→ Exercise directions: The lines to be extracted run from the start of the listing through the line containing "return np.array(walked)"; copy them exactly and nothing else.

→ Data extract:
^^^^

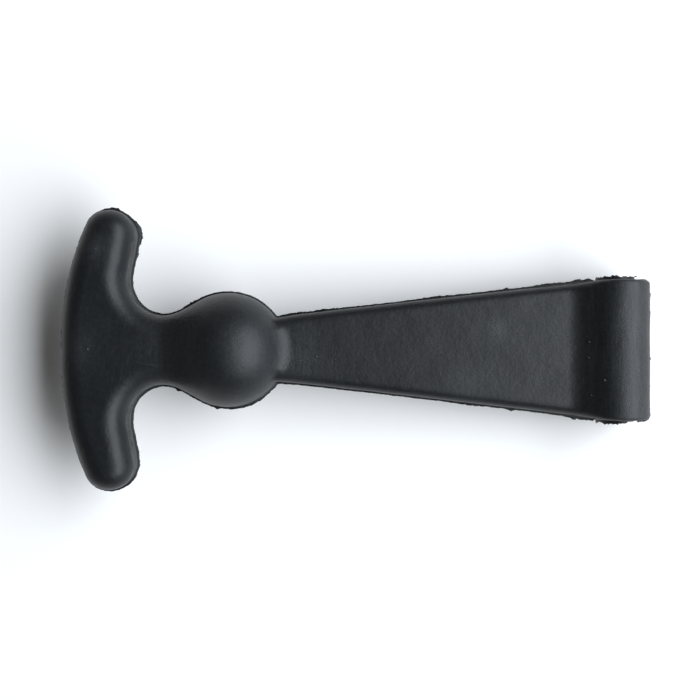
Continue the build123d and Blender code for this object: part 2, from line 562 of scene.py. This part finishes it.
def walk_outline():
    """Rows of six round the outline: a place, and the skin's slope there."""
    place = start = np.array([barrel_radius, 0.0, 0.0])
    walked = []
    while len(walked) < MOST_STEPS:
        slope = skin_slope(place[None, :], without_hole)[0]
        walked.append(np.concatenate([place, slope]))
        place = place + STEP * np.array([-slope[1], slope[0], 0.0])
        for _ in range(3):
            slope = skin_slope(place[None, :], without_hole)[0]
            place = place - without_hole(place[None, :])[0] * slope
            place[2] = 0.0
        if len(walked) > FIRST_STEPS and np.linalg.norm(place - start) < 0.7 * STEP:
            break
    return np.array(walked)


outline = walk_outline()
print("outline of", len(outline), "steps,", round(len(outline) * STEP), "mm round")

# %% [markdown]
# ## How far the flash stands out
# The two mould halves never close in quite the same place all round. The lip they
# leave is about four tenths of a millimetre wide on most of the outline and a full
# millimetre where the handle faces the hinge. Beyond it a paper-thin fin was torn off
# by hand, so it is nearly gone in most places and ragged in a few. Each point of the
# path gets both widths: a steady part from its direction, and a part from the torn
# places.

# %% Lip and fin along the path
LIP = 0.37
LEDGE = 0.6  # how much wider the lip is where the handle faces the hinge
FIN = 0.1
RING_SHARE = 0.8  # how wide the rings are, against the flash along the outline
# place along, across, how far it spreads, extra lip, extra fin
torn_places = [
    (-100.9, 25.2, 1.0, 0.28, 0.40),
    (-100.6, 23.4, 0.8, 0.30, 0.50),
    (-100.5, 21.9, 0.35, 0.45, 0.90),
    (-100.8, 20.2, 0.7, 0.12, 0.30),
    (-105.2, 28.4, 1.2, 0.05, 0.25),
    (-100.4, -23.8, 0.4, 0.10, 0.35),
    (-102.1, -27.3, 1.2, 0.00, 0.20),
    (-92.2, -8.2, 0.35, 0.00, 0.60),
    (-84.1, -12.1, 0.4, 0.00, 0.55),
    (-81.4, -12.4, 0.35, 0.05, 0.70),
    (-77.4, -11.3, 2.0, 0.05, 0.12),
    (-71.6, -8.0, 1.6, 0.05, 0.10),
    (-89.2, 9.4, 1.2, 0.00, 0.15),
    (-68.5, 7.3, 1.4, 0.05, 0.30),
    (-61.6, 8.0, 2.0, 0.00, 0.20),
    (-37.8, 10.5, 2.5, 0.00, 0.18),
    (-23.4, 12.4, 0.35, 0.00, 0.40),
    (-22.5, -12.2, 0.5, 0.00, 0.28),
    (-31.0, -11.2, 2.5, 0.05, 0.15),
    (-14.0, 13.4, 2.0, 0.05, 0.25),
    (-8.2, 14.3, 1.0, 0.15, 0.30),
    (-4.5, 14.9, 1.4, 0.15, 0.30),
    (-1.8, 14.9, 1.3, 0.25, 0.45),
    (2.6, 14.9, 1.2, 0.10, 0.45),
    (7.2, 12.2, 0.8, 0.05, 0.20),
    (6.9, 8.0, 1.6, 0.00, 0.20),
    (7.1, -1.8, 0.3, 0.00, 0.35),
    (7.1, -9.5, 2.5, 0.00, 0.12),
    (5.6, -14.4, 1.0, 0.10, 0.35),
    (-0.8, -14.9, 1.5, 0.15, 0.55),
    (-3.6, -14.7, 1.2, 0.15, 0.50),
    (-8.2, -14.2, 1.4, 0.10, 0.45),
]


def flash_widths(path):
    """Widths of the lip and the fin, and how far the hollow at the lip's root climbs."""
    x, y, hingeward = path[:, 0], path[:, 1], np.clip(path[:, 3], 0, 1)
    # wide where the handle faces the hinge, less toward its tips, and a little on one
    # side of the ball
    on_handle = 1 - eased(-95, -92, x)
    low_on_ball = eased(-82, -80, x) * (1 - eased(-72, -70, x)) * (y < 0)
    ledge = on_handle * hingeward**2 * (1 - 0.75 * eased(21, 26, np.abs(y)))
    lip = LIP + LEDGE * ledge + 0.15 * low_on_ball * hingeward
    root = 0.3 + 0.9 * ledge
    fin = np.full(len(path), FIN)
    for along, across, spread, more_lip, more_fin in torn_places:
        near = np.exp(-((x - along) ** 2 + (y - across) ** 2) / (2 * spread**2))
        lip += more_lip * near
        fin += more_fin * near
    return lip, fin, root


def path_between(first, last):
    """The walked outline from one place to another, counter-clockwise."""
    starts = int(np.argmin(np.hypot(outline[:, 0] - first[0], outline[:, 1] - first[1])))
    onward = np.roll(outline, -starts, axis=0)
    ends = int(np.argmin(np.hypot(onward[:, 0] - last[0], onward[:, 1] - last[1])))
    return onward[: ends + 1]


clear_of_hole = bore_radius + 0.75  # where the open paths end, on each side of the hole
ring_radius = bore_radius + 0.6
front_path = path_between((clear_of_hole, -barrel_half), (clear_of_hole, barrel_half))
rear_path = path_between((-clear_of_hole, barrel_half), (-clear_of_hole, -barrel_half))


def hole_path(side):
    """Round the mouth of the hole, where the steel core met the mould."""
    turn = np.arange(0, 2 * pi, STEP / clear_of_hole)
    still = np.zeros_like(turn)
    across = np.stack([np.cos(turn), still, np.sin(turn)], axis=1)
    place = across * ring_radius + np.array([0, side * barrel_half, 0])
    outward = np.stack([still, still + side, still], axis=1)
    return np.concatenate([place, outward, across], axis=1)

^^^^

→ Solved problem:
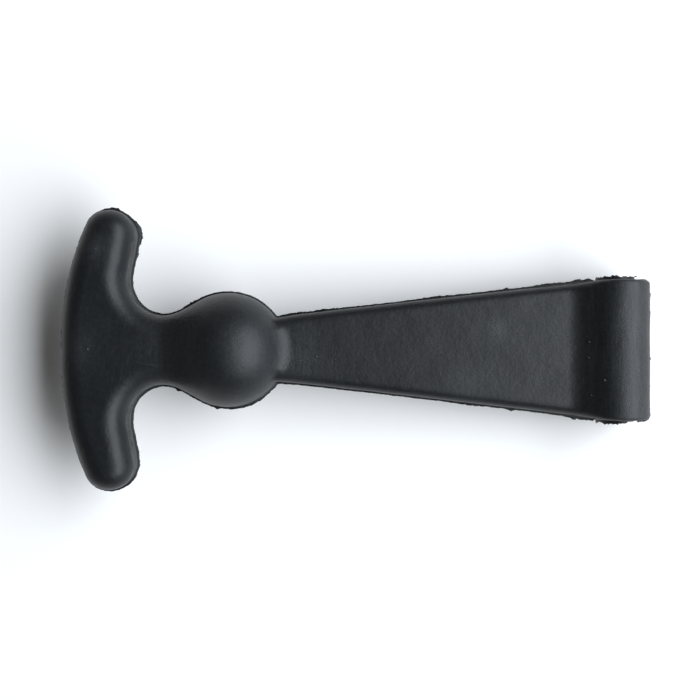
Continue the build123d and Blender code for this object: part 2, from line 562 of scene.py. This part finishes it.
def walk_outline():
    """Rows of six round the outline: a place, and the skin's slope there."""
    place = start = np.array([barrel_radius, 0.0, 0.0])
    walked = []
    while len(walked) < MOST_STEPS:
        slope = skin_slope(place[None, :], without_hole)[0]
        walked.append(np.concatenate([place, slope]))
        place = place + STEP * np.array([-slope[1], slope[0], 0.0])
        for _ in range(3):
            slope = skin_slope(place[None, :], without_hole)[0]
            place = place - without_hole(place[None, :])[0] * slope
            place[2] = 0.0
        if len(walked) > FIRST_STEPS and np.linalg.norm(place - start) < 0.7 * STEP:
            break
    return np.array(walked)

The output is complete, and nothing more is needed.